Former Trump loyalists pan his 2024 campaign announcement: ‘He’s the only Republican who could lose’

Reuters

Trump-era officials were among a slew of high-profile Republicans criticising the former president’s announcement of a third bid for the White House in 2024.

Donald Trump launched his campaign with a rambling, grievance-laden address to supporters at his Mar-a-Lago estate, where just three months ago FBI agents executed a search warrant looking for evidence that he’d violated US laws in retaining national defence information and the obstruction of justice.

The twice-impeached former president, who fomented a riot in a last-ditch attempt to keep himself in power after he lost to Joe Biden in 2020, threw his hat into the ring just a week after most of his preferred candidates had failed to win their respective contests in the 2022 midterm elections. Many in his own party placed the blame on Mr Trump for a weaker-than-expected showing for the GOP.

His former chief of staff, ex-South Carolina congressman Mick Mulvaney, told CNN on Tuesday that he doesn’t think Mr Trump’s decision to run is good for the party.

“I think he’s the only Republican who could lose,” said Mr Mulvaney, who resigned his position as Mr Trump’s envoy for Northern Ireland after the January 6 attack on the Capitol.

He added that Mr Trump’s chances of becoming the GOP nominee against Mr Biden two years from now could be helped by the way Republicans allocate delegates for their four-yearly nominating convention.

“Can he be beaten head-to-head by Ron DeSantis or Tim Scott? Sure, but it’s not going to be a head-to-head race,” he said. “There will be five or six other people in the race, and he’ll get the 35 per cent that really support him, and under the winner-take-all primary system, he’ll be the nominee.”

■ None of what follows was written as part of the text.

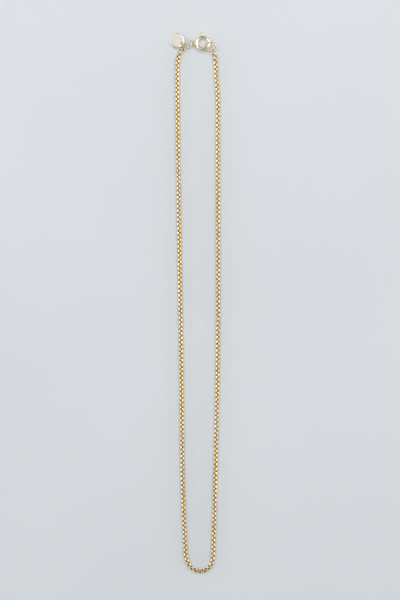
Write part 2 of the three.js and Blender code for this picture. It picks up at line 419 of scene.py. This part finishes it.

The man who was Mr Trump’s running mate in 2020 and 2016, former vice-president Mike Pence, also weighed in during an interview to promote his new book, So Help Me God.

Mr Pence criticised Mr Trump’s decision, telling an interviewer on Tuesday: “I think we’ll have better choices.” He is widely expected to mount his own campaign for the GOP nomination in the near future.

The 2012 Republican nominee for president, Utah senator Mitt Romney, was just as blunt, telling reporters on Wednesday: “We need a leader who’s younger and has a bright vision for the future.”

“President Trump has lost three in a row, and if we want to start winning we need new leaders,” said Mr Romney, who is the only GOP senator to have voted to convict Mr Trump at both of his impeachment trials.

His colleague Lisa Murkowski expressed similar sentiments, noting that she is “a bit weary of campaigns” at this point. Asked whether Mr Trump’s announcement helps the Republicans’ chances of picking up the Georgia senate seat held by senator Raphael Warnock, Ms Murkowski replied: “I don’t believe so.”